Rows from a 3D modeling dataset

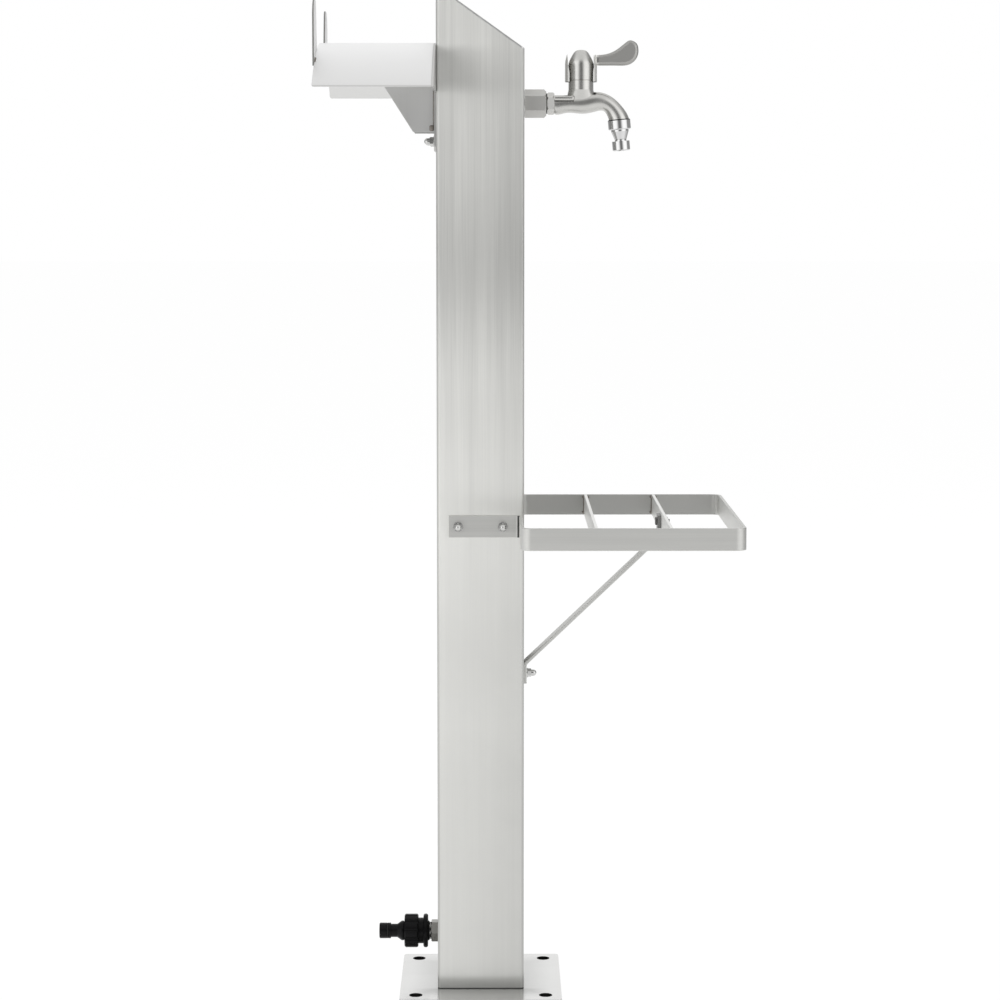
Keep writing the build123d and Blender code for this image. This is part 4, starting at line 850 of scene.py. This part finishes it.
def makeNippleThread():
    s = threadSettings
    bm = bmesh.new()
    step = (s["end"] - s["start"]) / (2 * s["turns"])
    chain = []
    for number in range(2 * s["turns"] + 1):
        radius = s["crest"] if number % 2 else s["root"]
        chain.append(bm.verts.new(Vector((s["start"] + step * number, 0.0, s["axis"] + radius)) * mm))
    edges = [bm.edges.new(pair) for pair in zip(chain, chain[1:])]
    bmesh.ops.spin(bm, geom=chain + edges, cent=(0.0, 0.0, s["axis"] * mm), axis=(1.0, 0.0, 0.0),
                   angle=math.radians(360), steps=s["steps"], use_merge=True)
    bmesh.ops.remove_doubles(bm, verts=bm.verts, dist=s["merge"] * mm)
    bmesh.ops.recalc_face_normals(bm, faces=bm.faces)
    smoothShaded(bm, s["sharpAngle"])
    addPiece("nipple_thread", bm, "thread")


makeCastRibs()
makeNippleThread()
print("ribs and thread made")


floorSettings = {
    "size": 30.0, "drop": 0.0002, "colour": (0.93, 0.93, 0.93), "glow": 0.90, "strength": 1.04,
    # the floor under the plate is painted dark as shade
    "footprint": 0.0746, "covered": (0.10, 0.10, 0.10), "sweep": (0.35, 4.5),
}
white = (1.0, 1.0, 1.0)


def placeStudio(tree, direction):
    panels = tree.nodes.new("ShaderNodeGroup")
    panels.node_tree = studioGroup
    tree.links.new(direction, panels.inputs["Direction"])
    return panels.outputs["Level"]


# 1 for rays that show the surroundings in gloss or glass
def shinyRay(tree, path):
    return mathNode(tree, "MAXIMUM", path.outputs["Is Glossy Ray"], path.outputs["Is Transmission Ray"])


def makeFloorMaterial():
    s = floorSettings
    material = bpy.data.materials.new("studioFloorWhite")
    material.use_nodes = True
    tree = material.node_tree
    tree.nodes.clear()
    output = tree.nodes.new("ShaderNodeOutputMaterial")
    coordinates = tree.nodes.new("ShaderNodeTexCoord").outputs["Object"]
    split = tree.nodes.new("ShaderNodeSeparateXYZ")
    tree.links.new(coordinates, split.inputs[0])
    x, y = split.outputs["X"], split.outputs["Y"]
    path = tree.nodes.new("ShaderNodeLightPath")
    farthest = mathNode(tree, "MAXIMUM", mathNode(tree, "ABSOLUTE", x), mathNode(tree, "ABSOLUTE", y))
    bare = mathNode(tree, "GREATER_THAN", farthest, s["footprint"])  # 0 under the plate, where the floor is painted dark as shade
    matte = tree.nodes.new("ShaderNodeBsdfDiffuse")
    tree.links.new(mixColour(tree, bare, s["covered"], s["colour"]), matte.inputs["Color"])
    distance = mapRange(tree, distanceFrom(tree, x, y), *s["sweep"], soft=True)
    away = mixColour(tree, distance, white, placeStudio(tree, coordinates))
    glow = tree.nodes.new("ShaderNodeEmission")
    glow.inputs["Strength"].default_value = s["strength"]
    tree.links.new(mixColour(tree, path.outputs["Is Camera Ray"], away, white), glow.inputs["Color"])
    seen = mathNode(tree, "MAXIMUM", path.outputs["Is Camera Ray"], shinyRay(tree, path))
    mix = tree.nodes.new("ShaderNodeMixShader")
    tree.links.new(product(tree, seen, bare, s["glow"]), mix.inputs[0])
    tree.links.new(matte.outputs[0], mix.inputs[1])
    tree.links.new(glow.outputs[0], mix.inputs[2])
    tree.links.new(mix.outputs[0], output.inputs["Surface"])
    return material


def makeFloor():
    bm = bmesh.new()
    bmesh.ops.create_grid(bm, x_segments=1, y_segments=1, size=floorSettings["size"])
    bmesh.ops.translate(bm, verts=bm.verts, vec=(0.0, 0.0, -floorSettings["drop"]))
    mesh = bpy.data.meshes.new("studioFloor")
    bm.to_mesh(mesh)
    bm.free()
    floor = bpy.data.objects.new("studioFloor", mesh)
    bpy.context.scene.collection.objects.link(floor)
    mesh.materials.append(makeFloorMaterial())


# Plain white behind the object, an even fill for matte surfaces and soft panels for gloss
def makeWorld():
    s = studioSettings
    world = bpy.data.worlds.new("studio")
    bpy.context.scene.world = world
    world.use_nodes = True
    tree = world.node_tree
    tree.nodes.clear()
    output = tree.nodes.new("ShaderNodeOutputWorld")
    path = tree.nodes.new("ShaderNodeLightPath")
    direction = tree.nodes.new("ShaderNodeTexCoord").outputs["Generated"]
    split = tree.nodes.new("ShaderNodeSeparateXYZ")
    tree.links.new(direction, split.inputs[0])
    rise = mapRange(tree, split.outputs["Z"], *s["overheadRise"], soft=True)
    around = mixColour(tree, rise, placeStudio(tree, direction), (s["overhead"] * s["level"],) * 3)
    backgrounds = {}
    for label, strength in (("fill", s["fill"]), ("gloss", 1.0), ("seen", 1.0)):
        node = tree.nodes.new("ShaderNodeBackground")
        node.inputs["Color"].default_value = (*white, 1.0)
        node.inputs["Strength"].default_value = strength
        backgrounds[label] = node
    tree.links.new(around, backgrounds["gloss"].inputs["Color"])
    first = tree.nodes.new("ShaderNodeMixShader")
    tree.links.new(shinyRay(tree, path), first.inputs[0])
    tree.links.new(backgrounds["fill"].outputs[0], first.inputs[1])
    tree.links.new(backgrounds["gloss"].outputs[0], first.inputs[2])
    second = tree.nodes.new("ShaderNodeMixShader")
    tree.links.new(path.outputs["Is Camera Ray"], second.inputs[0])
    tree.links.new(first.outputs[0], second.inputs[1])
    tree.links.new(backgrounds["seen"].outputs[0], second.inputs[2])
    tree.links.new(second.outputs[0], output.inputs["Surface"])


lampSettings = {
    "keyLamp": {"place": (-2.4, -2.4, 2.2), "size": (2.2, 2.6), "power": 40.0},
    "sideLamp": {"place": (2.6, -2.2, 1.5), "size": (2.0, 2.6), "power": 26.0},
    "topLamp": {"place": (-0.3, 0.6, 3.4), "size": (3.0, 3.0), "power": 34.0},
}
lampAim = (0.0, 0.0, 0.5)


def makeLamps():
    for lampName, settings in lampSettings.items():
        data = bpy.data.lights.new(lampName, "AREA")
        data.shape = "RECTANGLE"
        data.size, data.size_y = settings["size"]
        data.energy = settings["power"]
        lamp = bpy.data.objects.new(lampName, data)
        bpy.context.scene.collection.objects.link(lamp)
        lamp.location = settings["place"]
        aim = Vector(lampAim) - lamp.location
        lamp.rotation_euler = aim.to_track_quat("-Z", "Y").to_euler()
        lamp.visible_glossy = False  # the panels that metal shows are in the world


cameraSettings = {
    "place": (0.0102, -2.45, 0.734), "pitch": 5.374, "turn": -0.183,
    "focal": 2.6472,  # focal length over the frame's width
    "sensor": 36.0, "lift": -0.05, "farthest": 100.0,
}


def makeCamera():
    s = cameraSettings
    data = bpy.data.cameras.new("photoCamera")
    camera = bpy.data.objects.new("photoCamera", data)
    bpy.context.scene.collection.objects.link(camera)
    data.sensor_width = s["sensor"]
    data.lens = s["focal"] * s["sensor"]
    data.shift_y = s["lift"]
    data.clip_end = s["farthest"]
    camera.location = s["place"]
    camera.rotation_euler = (math.radians(90 - s["pitch"]), 0.0, math.radians(s["turn"]))
    bpy.context.scene.camera = camera


makeFloor()
makeWorld()
makeLamps()
makeCamera()
bpy.context.scene.view_settings.view_transform = "Standard"
print("floor, lamps and camera placed")
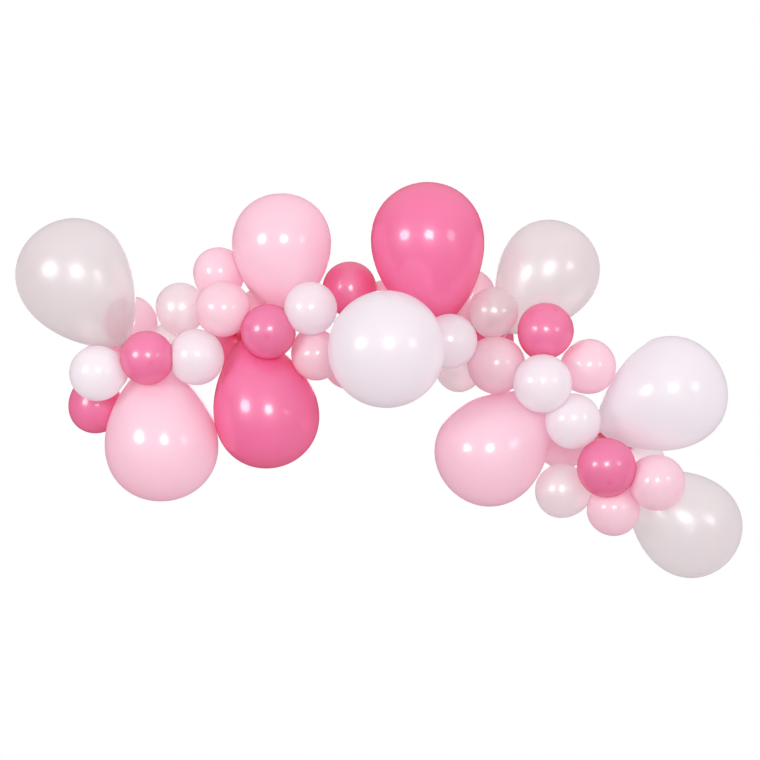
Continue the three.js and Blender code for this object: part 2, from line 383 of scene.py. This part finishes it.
# The neck, knot, tail and lip are rings beyond the body. Each has its stretch, how far along it lies, as a
# share of the neck or in metres from the hole, and its radius. The last three run back inside the lip.
neck_rings = [("neck", share, neck_radius) for share in np.linspace(0.12, 1, 8)]
neck_rings += [
    ("tail", knot_length * turn / math.pi, neck_radius + (knot_radius - neck_radius) * math.sin(turn))
    for turn in np.linspace(0.3, math.pi, 8)
]
neck_rings += [
    ("tail", knot_length + tail_length * share, neck_radius + (lip_radius - neck_radius) * share ** 1.4)
    for share in (0.15, 0.35, 0.55, 0.75, 0.9)
]
neck_rings += [
    ("tail", knot_length + tail_length - lip_bead * math.cos(turn), lip_radius + lip_bead * math.sin(turn))
    for turn in np.radians((20, 60, 100, 140, 180))
]
neck_rings += [
    ("tail", knot_length + tail_length * share, lip_radius * width)
    for share, width in ((0.9, 0.82), (0.7, 0.66), (0.5, 0.4))
]
# On the unplaced model the rings are this far apart, which tells them from each other.
ring_step = 0.05
lobe_depth = 0.06
lobe_twist = 900
# However hard a body is pressed, this share of each ray from its centre is left.
least_share = 0.02


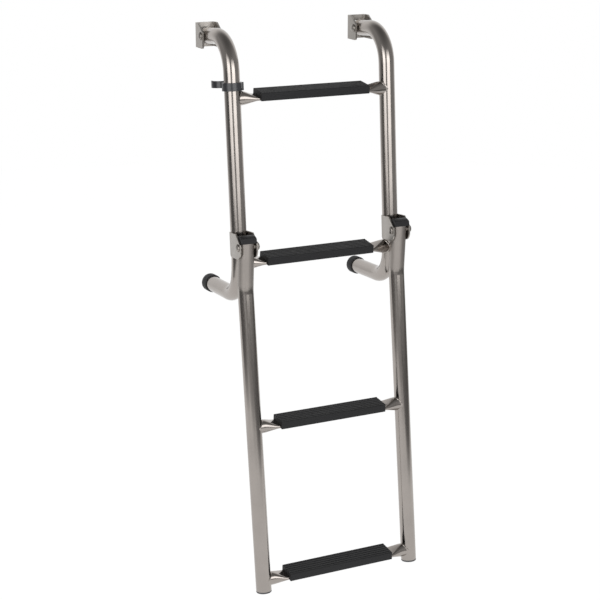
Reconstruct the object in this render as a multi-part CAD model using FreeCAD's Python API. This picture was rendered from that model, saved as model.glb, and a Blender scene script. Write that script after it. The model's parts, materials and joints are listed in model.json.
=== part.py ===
import FreeCAD, Part
import math
import os

# Folding boarding ladder of polished stainless tube, four steps.
# Frame: millimetres, +Z up, X across the ladder, +Y into the wall that the brackets are screwed to.
# Origin: the middle of the left bracket's back face, so the wall is the plane Y = 0.

# Rails
rail_diameter = 25.4
rail_wall = 1.5
rail_spacing = 269.0
end_bore_depth = 24.0

# Lean of each section away from the wall, in degrees, as it hangs in use
upper_lean = 4.7
lower_lean = 7.3

# Top brackets, formed from plate
bracket_plate = 2.8
bracket_height = 38.5
bracket_depth = 32.0
bracket_side_gap = 1.5
bracket_bend_radius = 4.0
bracket_top_land = 13.4
bracket_front_shoulder = 6.5
bracket_corner_radius = 3.5
bracket_pivot_depth = 23.3
screw_hole_diameter = 5.5
screw_head_diameter = 10.0
screw_pitch = 14.0

# Pivot bolts, the same at the brackets and at the fold
bolt_diameter = 8.0
bolt_running_gap = 0.08
bolt_head_diameter = 12.5
bolt_head_height = 3.2
nut_across = 12.0
nut_height = 3.4
nut_dome_height = 2.0

# Upper section, measured from the bracket pivot along the rail and across it
stub_reach = 81.4
stub_overhang = 12.0
top_bend_radius = 54.0
standoff_below_fold = 87.2
standoff_rise = 1.2
standoff_face_gap = 1.0
setback_radius = 220.0
setback_angle = 12.0
setback_below_pivot = 5.0
step_1_drop = 93.8
step_2_below_fold = 30.8

# Fold hinge
fold_drop = 321.2
fold_offset = 31.8
ear_plate = 2.3
ear_inner_half = 13.1
ear_back = 2.0
ear_front = 40.3
ear_top = 20.6
ear_bottom = 18.5
ear_chamfer_length = 15.7
ear_chamfer_drop = 15.0
ear_nose_round = 13.0
ear_heel_round = 4.0
ear_joggle_start = 9.0
ear_joggle_length = 3.0
ear_seat_depth = 0.5
knuckle_radius = 18.5
knuckle_side_gap = 0.25
knuckle_edge_chamfer = 1.0
knuckle_stem = 26.0
hood_edge_rise = 6.0
hood_front_stand = 0.5

# Lower section, measured from the fold pivot along the rail and across it
lower_offset = 16.0
lower_kink_drop = 68.0
lower_top_offset = 2.8
lower_length = 567.0
fold_travel = 180.0
bottom_step_rise = 17.6
lower_step_pitch = 256.0

# Steps: a round tube pressed flat in the middle, and a moulded tread over the flat
step_tube_diameter = 22.0
step_flat_width = 28.0
step_flat_height = 6.0
step_tilt = 11.0
step_round_length = 3.0
step_round_sides = 32
tread_length = 187.0
tread_end_margin = 4.0
tread_depth = 34.0
tread_height = 13.0
tread_over_flat = 7.7
tread_shift = 1.2
tread_edge_radius = 1.8
tread_groove_count = 5
tread_groove_width = 1.6
tread_groove_depth = 0.9
tread_groove_margin = 4.5

# Rubber caps on the standoff legs and plugs in the feet
cap_diameter = 29.4
cap_length = 17.0
cap_end_thickness = 3.6
cap_edge_chamfer = 1.4
plug_flange = 3.0
plug_stem = 18.0
plug_edge_chamfer = 1.0

# Stow clip on the left rail
clip_drop = 75.3
clip_height = 12.6
clip_wall = 3.0
clip_grip_gap = 0.08
clip_lug_width = 12.0
clip_lug_stand = 1.4
clip_jaw_height = 10.8
clip_jaw_rise = 2.4
clip_jaw_gap = 0.4
clip_mouth = 0.86
clip_turn = 86.0

X = FreeCAD.Vector(1, 0, 0)
Y = FreeCAD.Vector(0, 1, 0)
Z = FreeCAD.Vector(0, 0, 1)

rail_radius = rail_diameter / 2.0
standoff_drop = fold_drop + standoff_below_fold
upper_step_drops = [step_1_drop, fold_drop + step_2_below_fold]
lower_step_drops = [lower_length - bottom_step_rise - lower_step_pitch, lower_length - bottom_step_rise]
bolt_radius = bolt_diameter / 2.0
bolt_hole_radius = bolt_radius + bolt_running_gap
bracket_inner_half = rail_radius + bracket_side_gap
bracket_outer_half = bracket_inner_half + bracket_plate
ear_outer_half = ear_inner_half + ear_plate
knuckle_half = ear_inner_half - knuckle_side_gap


def vec(x, y, z):
    return FreeCAD.Vector(x, y, z)


def cylinder(radius, length, start, direction):
    return Part.makeCylinder(radius, length, start, direction)


def box(size_x, size_y, size_z, x, y, z):
    """A box given by its size and its lowest corner."""
    return Part.makeBox(size_x, size_y, size_z, vec(x, y, z))


def prism_along_x(points, x_start, x_end):
    """A prism with the outline points (y, z), from x_start to x_end."""
    corners = [vec(x_start, y, z) for y, z in points]
    face = Part.Face(Part.makePolygon(corners + corners[:1]))
    return face.extrude(vec(x_end - x_start, 0, 0))


def edges_along(shape, direction, where):
    """The straight edges parallel to a direction whose middle passes a test."""
    found = []
    for edge in shape.Edges:
        if edge.Curve.TypeId != "Part::GeomLine":
            continue
        if abs(abs(edge.tangentAt(edge.FirstParameter).dot(direction)) - 1.0) > 1e-6:
            continue
        if where(edge.CenterOfMass):
            found.append(edge)
    return found


def turned_along_x(points):
    """A round solid about the X axis with the half outline points (x, radius)."""
    corners = [vec(x, 0, radius) for x, radius in points]
    face = Part.Face(Part.makePolygon(corners + corners[:1]))
    return face.revolve(vec(0, 0, 0), X, 360)


def tube_along(points, radii, radius):
    """A round bar through points (y, z) at X = 0, with an arc of the given radius at each inner point."""
    pieces = []
    last = vec(0, points[0][0], points[0][1])
    for index in range(1, len(points) - 1):
        corner = vec(0, points[index][0], points[index][1])
        before = vec(0, points[index - 1][0], points[index - 1][1])
        after = vec(0, points[index + 1][0], points[index + 1][1])
        back = (before - corner).normalize()
        ahead = (after - corner).normalize()
        half_turn = (math.pi - back.getAngle(ahead)) / 2.0
        setback = radii[index - 1] * math.tan(half_turn)
        arc_start = corner + back * setback
        arc_end = corner + ahead * setback
        centre = corner + (back + ahead).normalize() * (radii[index - 1] / math.cos(half_turn))
        straight = arc_start - last
        if straight.Length > 1e-6:
            pieces.append(cylinder(radius, straight.Length, last, straight))
        disc = Part.Face(Part.Wire([Part.makeCircle(radius, arc_start, back)]))
        turn_axis = ahead.cross(back)
        pieces.append(disc.revolve(centre, turn_axis, math.degrees(2 * half_turn)))
        last = arc_end
    end = vec(0, points[-1][0], points[-1][1])
    pieces.append(cylinder(radius, (end - last).Length, last, end - last))
    return pieces[0].multiFuse(pieces[1:]).removeSplitter()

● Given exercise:
Extract, word for word, every line beginning with the one that holds "Reconstruct the object" and concluding with the one that holds "lower_lean = 7.3". Include both of those lines.

● Problem solution:
Reconstruct the object in this render as a multi-part CAD model using FreeCAD's Python API. This picture was rendered from that model, saved as model.glb, and a Blender scene script. Write that script after it. The model's parts, materials and joints are listed in model.json.
=== part.py ===
import FreeCAD, Part
import math
import os

# Folding boarding ladder of polished stainless tube, four steps.
# Frame: millimetres, +Z up, X across the ladder, +Y into the wall that the brackets are screwed to.
# Origin: the middle of the left bracket's back face, so the wall is the plane Y = 0.

# Rails
rail_diameter = 25.4
rail_wall = 1.5
rail_spacing = 269.0
end_bore_depth = 24.0

# Lean of each section away from the wall, in degrees, as it hangs in use
upper_lean = 4.7
lower_lean = 7.3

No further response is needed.